-- Exercise aim --
Give back only the lines in the records below from the one with "Write part 4" to the one with "2.5), 30, COOL)", both inclusive, word for word.
◆ ◆ ◆ ◆ ◆ ◆ ◆
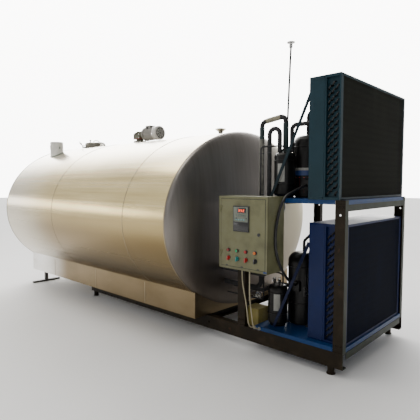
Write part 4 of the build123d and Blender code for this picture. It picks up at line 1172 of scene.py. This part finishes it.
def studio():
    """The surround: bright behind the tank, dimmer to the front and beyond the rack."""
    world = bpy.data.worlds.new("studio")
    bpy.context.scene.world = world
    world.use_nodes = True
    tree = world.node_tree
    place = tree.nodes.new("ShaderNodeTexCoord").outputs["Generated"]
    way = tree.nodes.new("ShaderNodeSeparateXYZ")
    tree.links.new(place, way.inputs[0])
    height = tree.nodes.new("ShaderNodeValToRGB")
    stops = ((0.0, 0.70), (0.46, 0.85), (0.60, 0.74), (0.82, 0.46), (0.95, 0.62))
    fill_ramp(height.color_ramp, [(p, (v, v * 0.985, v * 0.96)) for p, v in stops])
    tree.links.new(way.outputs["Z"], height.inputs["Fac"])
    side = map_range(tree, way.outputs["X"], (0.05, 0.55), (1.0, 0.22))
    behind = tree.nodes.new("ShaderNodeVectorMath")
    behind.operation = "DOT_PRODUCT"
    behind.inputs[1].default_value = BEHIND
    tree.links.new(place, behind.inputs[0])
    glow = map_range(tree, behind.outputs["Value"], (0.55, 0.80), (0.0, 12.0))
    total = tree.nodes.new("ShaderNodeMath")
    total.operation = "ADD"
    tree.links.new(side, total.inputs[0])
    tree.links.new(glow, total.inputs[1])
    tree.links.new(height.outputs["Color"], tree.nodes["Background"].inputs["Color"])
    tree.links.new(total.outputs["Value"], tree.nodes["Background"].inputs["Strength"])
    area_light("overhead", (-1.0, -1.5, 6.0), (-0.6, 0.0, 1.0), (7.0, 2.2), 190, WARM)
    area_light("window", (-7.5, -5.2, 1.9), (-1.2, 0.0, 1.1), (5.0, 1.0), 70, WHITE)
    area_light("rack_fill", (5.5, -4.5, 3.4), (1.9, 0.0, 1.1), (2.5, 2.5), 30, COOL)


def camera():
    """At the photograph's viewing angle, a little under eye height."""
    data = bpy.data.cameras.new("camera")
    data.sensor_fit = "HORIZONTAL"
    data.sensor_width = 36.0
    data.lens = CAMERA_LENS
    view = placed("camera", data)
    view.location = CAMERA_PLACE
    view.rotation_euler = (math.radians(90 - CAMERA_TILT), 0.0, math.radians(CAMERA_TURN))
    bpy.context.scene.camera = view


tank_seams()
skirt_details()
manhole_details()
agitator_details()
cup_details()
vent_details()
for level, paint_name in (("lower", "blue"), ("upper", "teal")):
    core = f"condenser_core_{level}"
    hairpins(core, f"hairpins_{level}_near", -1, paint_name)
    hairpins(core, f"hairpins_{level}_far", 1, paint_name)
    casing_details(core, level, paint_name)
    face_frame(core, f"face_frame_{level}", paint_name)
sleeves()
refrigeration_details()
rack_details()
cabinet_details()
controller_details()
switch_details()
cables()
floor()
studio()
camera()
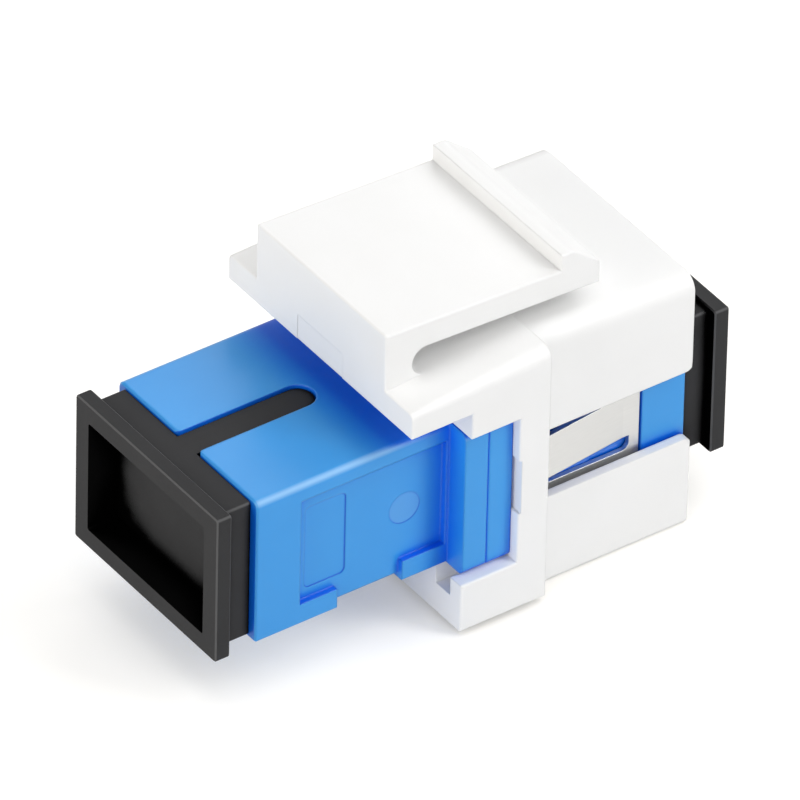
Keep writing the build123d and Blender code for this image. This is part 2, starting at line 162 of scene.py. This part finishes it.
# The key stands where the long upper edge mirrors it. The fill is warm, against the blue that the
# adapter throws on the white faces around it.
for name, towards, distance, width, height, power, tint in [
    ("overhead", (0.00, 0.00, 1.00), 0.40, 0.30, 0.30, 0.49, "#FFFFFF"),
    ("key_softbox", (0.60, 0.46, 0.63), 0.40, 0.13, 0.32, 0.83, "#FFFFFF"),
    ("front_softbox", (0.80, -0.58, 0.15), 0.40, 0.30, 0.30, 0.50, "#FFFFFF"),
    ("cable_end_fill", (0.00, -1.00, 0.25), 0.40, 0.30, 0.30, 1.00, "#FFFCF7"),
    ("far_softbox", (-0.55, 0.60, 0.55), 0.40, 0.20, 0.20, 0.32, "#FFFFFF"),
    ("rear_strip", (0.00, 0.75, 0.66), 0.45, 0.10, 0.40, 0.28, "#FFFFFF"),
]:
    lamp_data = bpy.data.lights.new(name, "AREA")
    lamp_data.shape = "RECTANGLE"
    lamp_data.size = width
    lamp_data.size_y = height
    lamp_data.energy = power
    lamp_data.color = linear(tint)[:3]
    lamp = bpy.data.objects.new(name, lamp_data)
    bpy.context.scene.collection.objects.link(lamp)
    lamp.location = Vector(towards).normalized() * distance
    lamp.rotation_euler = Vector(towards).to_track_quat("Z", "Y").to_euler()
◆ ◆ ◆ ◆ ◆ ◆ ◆
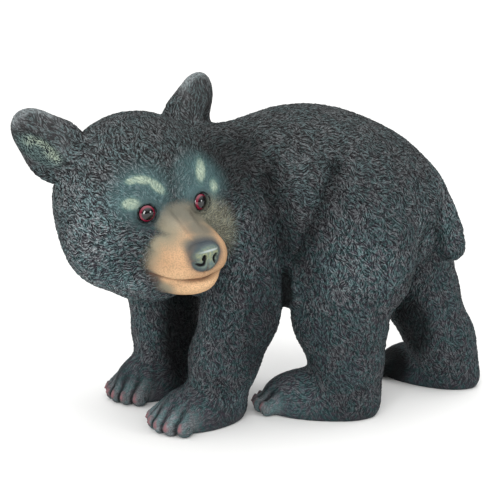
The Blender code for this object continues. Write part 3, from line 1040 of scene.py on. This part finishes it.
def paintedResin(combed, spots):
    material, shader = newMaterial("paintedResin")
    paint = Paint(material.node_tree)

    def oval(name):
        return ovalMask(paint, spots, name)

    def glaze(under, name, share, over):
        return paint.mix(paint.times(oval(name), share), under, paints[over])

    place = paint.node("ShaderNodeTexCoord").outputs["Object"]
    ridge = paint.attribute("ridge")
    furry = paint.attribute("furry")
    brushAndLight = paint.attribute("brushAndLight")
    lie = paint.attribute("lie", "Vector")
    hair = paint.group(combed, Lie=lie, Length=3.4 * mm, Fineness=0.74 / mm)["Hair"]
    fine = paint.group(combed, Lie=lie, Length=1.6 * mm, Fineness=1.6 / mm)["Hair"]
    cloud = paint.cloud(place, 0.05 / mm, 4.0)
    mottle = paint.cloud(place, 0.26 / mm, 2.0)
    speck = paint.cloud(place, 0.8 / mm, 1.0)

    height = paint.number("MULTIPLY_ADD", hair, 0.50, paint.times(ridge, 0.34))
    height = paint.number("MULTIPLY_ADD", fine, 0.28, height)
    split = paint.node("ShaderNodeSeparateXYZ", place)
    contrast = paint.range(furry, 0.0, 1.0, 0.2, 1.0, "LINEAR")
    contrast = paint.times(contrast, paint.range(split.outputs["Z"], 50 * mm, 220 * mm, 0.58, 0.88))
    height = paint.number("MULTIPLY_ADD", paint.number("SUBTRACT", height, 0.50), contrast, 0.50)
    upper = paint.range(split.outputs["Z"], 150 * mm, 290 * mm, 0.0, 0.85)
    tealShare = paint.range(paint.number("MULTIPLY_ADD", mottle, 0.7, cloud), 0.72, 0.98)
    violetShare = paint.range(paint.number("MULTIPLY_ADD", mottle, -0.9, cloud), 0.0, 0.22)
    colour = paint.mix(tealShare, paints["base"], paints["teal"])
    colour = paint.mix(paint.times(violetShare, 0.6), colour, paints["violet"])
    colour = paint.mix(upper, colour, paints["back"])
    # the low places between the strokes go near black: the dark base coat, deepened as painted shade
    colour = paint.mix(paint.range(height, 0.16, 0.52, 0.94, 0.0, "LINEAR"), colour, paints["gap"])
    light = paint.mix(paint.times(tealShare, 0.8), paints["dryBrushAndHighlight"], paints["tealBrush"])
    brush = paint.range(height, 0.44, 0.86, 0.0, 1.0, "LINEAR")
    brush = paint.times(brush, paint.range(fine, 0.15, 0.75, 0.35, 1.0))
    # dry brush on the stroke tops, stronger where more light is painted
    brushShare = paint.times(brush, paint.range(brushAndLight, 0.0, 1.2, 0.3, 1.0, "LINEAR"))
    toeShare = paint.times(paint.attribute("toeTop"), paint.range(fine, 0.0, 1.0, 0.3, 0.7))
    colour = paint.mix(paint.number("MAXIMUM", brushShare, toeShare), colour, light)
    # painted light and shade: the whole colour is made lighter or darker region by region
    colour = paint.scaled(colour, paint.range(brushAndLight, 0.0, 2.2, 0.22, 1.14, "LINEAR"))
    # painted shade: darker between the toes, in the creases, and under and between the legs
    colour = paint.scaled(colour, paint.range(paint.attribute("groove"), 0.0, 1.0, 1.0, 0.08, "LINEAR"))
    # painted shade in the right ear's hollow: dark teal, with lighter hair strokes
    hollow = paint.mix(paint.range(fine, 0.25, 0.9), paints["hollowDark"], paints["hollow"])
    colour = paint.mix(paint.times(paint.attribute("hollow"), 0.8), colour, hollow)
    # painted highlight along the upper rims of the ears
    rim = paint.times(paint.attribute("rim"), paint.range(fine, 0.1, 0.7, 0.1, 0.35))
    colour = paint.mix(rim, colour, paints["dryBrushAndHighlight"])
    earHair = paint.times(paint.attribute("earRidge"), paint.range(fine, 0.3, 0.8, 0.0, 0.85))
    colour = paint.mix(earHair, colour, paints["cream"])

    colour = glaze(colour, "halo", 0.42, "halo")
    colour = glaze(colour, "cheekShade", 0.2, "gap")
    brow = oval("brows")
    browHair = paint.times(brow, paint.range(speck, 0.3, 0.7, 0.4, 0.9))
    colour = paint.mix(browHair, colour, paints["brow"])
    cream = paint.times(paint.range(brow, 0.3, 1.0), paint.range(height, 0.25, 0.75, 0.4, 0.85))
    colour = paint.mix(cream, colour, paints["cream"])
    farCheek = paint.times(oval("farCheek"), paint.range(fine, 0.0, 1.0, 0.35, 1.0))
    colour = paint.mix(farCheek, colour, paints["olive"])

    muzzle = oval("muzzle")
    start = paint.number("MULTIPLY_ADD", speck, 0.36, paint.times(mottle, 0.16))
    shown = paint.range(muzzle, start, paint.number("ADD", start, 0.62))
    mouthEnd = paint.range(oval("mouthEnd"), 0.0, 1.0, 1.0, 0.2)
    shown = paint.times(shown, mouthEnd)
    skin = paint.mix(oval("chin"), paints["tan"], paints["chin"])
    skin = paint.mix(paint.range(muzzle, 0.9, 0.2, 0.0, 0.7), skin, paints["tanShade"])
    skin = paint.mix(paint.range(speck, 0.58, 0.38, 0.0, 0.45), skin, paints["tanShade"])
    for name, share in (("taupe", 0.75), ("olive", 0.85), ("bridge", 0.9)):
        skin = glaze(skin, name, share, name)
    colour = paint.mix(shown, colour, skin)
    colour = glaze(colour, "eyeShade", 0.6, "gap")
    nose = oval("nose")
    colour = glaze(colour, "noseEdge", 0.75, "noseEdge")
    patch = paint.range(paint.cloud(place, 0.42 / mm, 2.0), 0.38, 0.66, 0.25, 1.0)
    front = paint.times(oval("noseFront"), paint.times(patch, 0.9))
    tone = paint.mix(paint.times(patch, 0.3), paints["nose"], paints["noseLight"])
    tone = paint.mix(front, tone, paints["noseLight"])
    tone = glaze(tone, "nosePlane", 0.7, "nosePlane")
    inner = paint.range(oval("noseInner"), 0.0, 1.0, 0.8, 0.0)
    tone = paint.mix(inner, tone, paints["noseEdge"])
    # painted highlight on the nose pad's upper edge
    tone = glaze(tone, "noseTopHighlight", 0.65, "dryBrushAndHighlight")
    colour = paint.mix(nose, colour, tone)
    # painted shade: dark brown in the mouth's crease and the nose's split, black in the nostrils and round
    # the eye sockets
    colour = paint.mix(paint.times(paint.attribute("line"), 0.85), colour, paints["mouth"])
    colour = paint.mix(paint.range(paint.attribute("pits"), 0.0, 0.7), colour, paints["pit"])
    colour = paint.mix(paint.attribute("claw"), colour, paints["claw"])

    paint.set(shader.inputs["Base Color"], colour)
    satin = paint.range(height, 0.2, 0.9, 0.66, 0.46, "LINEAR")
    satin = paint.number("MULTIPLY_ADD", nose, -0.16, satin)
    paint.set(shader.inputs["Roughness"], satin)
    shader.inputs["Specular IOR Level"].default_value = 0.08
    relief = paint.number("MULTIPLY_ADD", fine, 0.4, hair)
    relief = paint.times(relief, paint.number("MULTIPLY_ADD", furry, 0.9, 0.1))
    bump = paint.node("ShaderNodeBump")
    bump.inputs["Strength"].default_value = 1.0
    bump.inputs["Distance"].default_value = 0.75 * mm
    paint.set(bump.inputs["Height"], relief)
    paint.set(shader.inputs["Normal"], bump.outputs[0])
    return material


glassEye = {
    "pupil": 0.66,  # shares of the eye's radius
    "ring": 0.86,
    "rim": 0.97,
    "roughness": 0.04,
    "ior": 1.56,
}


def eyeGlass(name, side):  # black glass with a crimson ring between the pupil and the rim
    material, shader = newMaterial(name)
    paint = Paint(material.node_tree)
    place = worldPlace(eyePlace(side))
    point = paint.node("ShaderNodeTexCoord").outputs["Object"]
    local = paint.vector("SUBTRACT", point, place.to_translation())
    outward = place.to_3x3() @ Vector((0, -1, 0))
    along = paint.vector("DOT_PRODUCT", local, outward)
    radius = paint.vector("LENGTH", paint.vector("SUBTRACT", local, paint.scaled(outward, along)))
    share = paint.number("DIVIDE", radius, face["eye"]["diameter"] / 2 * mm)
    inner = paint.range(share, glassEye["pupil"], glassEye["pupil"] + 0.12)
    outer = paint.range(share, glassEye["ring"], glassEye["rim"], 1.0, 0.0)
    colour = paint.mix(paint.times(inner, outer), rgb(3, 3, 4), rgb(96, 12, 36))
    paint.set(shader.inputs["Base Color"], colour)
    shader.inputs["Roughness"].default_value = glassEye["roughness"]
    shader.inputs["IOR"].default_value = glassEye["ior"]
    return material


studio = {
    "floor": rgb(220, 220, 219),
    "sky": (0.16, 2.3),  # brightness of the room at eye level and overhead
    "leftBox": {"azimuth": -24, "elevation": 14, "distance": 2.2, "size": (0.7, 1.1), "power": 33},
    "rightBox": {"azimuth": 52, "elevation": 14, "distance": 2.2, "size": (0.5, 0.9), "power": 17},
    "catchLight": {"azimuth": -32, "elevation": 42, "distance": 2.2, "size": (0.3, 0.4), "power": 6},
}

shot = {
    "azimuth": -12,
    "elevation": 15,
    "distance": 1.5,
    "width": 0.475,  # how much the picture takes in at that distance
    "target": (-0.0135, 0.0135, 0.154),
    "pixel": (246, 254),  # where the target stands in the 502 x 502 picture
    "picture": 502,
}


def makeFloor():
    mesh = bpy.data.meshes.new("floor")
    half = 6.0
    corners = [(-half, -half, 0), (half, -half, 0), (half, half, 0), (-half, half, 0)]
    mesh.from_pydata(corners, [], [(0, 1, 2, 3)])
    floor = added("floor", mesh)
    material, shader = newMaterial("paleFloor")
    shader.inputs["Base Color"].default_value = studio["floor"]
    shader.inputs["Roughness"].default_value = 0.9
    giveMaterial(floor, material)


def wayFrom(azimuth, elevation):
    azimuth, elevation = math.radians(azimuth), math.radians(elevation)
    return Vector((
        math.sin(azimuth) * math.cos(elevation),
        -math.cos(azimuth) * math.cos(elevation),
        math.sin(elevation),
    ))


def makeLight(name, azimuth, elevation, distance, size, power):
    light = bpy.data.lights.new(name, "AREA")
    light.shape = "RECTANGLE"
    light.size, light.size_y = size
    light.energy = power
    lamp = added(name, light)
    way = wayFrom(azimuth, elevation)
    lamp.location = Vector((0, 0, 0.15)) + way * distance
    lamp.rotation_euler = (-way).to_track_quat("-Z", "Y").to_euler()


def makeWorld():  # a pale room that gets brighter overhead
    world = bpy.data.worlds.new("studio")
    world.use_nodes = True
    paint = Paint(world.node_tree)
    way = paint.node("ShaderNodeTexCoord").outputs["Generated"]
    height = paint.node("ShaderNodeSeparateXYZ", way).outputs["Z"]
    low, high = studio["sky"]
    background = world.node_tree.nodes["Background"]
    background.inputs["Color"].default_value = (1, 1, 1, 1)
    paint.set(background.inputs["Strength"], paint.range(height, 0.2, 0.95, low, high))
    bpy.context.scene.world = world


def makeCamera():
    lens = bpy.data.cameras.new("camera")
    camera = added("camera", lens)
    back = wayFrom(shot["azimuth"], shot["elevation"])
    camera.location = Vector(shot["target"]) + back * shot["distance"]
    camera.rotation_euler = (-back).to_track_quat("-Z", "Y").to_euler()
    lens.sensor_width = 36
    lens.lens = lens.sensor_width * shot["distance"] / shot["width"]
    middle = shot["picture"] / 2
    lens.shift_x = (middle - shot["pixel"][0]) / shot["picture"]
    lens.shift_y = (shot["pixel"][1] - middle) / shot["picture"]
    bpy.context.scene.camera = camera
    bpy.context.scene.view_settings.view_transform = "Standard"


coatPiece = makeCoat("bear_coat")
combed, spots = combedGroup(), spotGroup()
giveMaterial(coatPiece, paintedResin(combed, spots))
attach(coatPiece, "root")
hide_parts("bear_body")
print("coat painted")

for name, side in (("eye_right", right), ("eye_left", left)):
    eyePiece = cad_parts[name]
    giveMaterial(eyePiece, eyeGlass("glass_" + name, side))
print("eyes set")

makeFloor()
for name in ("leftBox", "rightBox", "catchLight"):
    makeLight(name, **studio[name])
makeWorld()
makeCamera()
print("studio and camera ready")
◆ ◆ ◆ ◆ ◆ ◆ ◆
-- Response --
Write part 4 of the build123d and Blender code for this picture. It picks up at line 1172 of scene.py. This part finishes it.
def studio():
    """The surround: bright behind the tank, dimmer to the front and beyond the rack."""
    world = bpy.data.worlds.new("studio")
    bpy.context.scene.world = world
    world.use_nodes = True
    tree = world.node_tree
    place = tree.nodes.new("ShaderNodeTexCoord").outputs["Generated"]
    way = tree.nodes.new("ShaderNodeSeparateXYZ")
    tree.links.new(place, way.inputs[0])
    height = tree.nodes.new("ShaderNodeValToRGB")
    stops = ((0.0, 0.70), (0.46, 0.85), (0.60, 0.74), (0.82, 0.46), (0.95, 0.62))
    fill_ramp(height.color_ramp, [(p, (v, v * 0.985, v * 0.96)) for p, v in stops])
    tree.links.new(way.outputs["Z"], height.inputs["Fac"])
    side = map_range(tree, way.outputs["X"], (0.05, 0.55), (1.0, 0.22))
    behind = tree.nodes.new("ShaderNodeVectorMath")
    behind.operation = "DOT_PRODUCT"
    behind.inputs[1].default_value = BEHIND
    tree.links.new(place, behind.inputs[0])
    glow = map_range(tree, behind.outputs["Value"], (0.55, 0.80), (0.0, 12.0))
    total = tree.nodes.new("ShaderNodeMath")
    total.operation = "ADD"
    tree.links.new(side, total.inputs[0])
    tree.links.new(glow, total.inputs[1])
    tree.links.new(height.outputs["Color"], tree.nodes["Background"].inputs["Color"])
    tree.links.new(total.outputs["Value"], tree.nodes["Background"].inputs["Strength"])
    area_light("overhead", (-1.0, -1.5, 6.0), (-0.6, 0.0, 1.0), (7.0, 2.2), 190, WARM)
    area_light("window", (-7.5, -5.2, 1.9), (-1.2, 0.0, 1.1), (5.0, 1.0), 70, WHITE)
    area_light("rack_fill", (5.5, -4.5, 3.4), (1.9, 0.0, 1.1), (2.5, 2.5), 30, COOL)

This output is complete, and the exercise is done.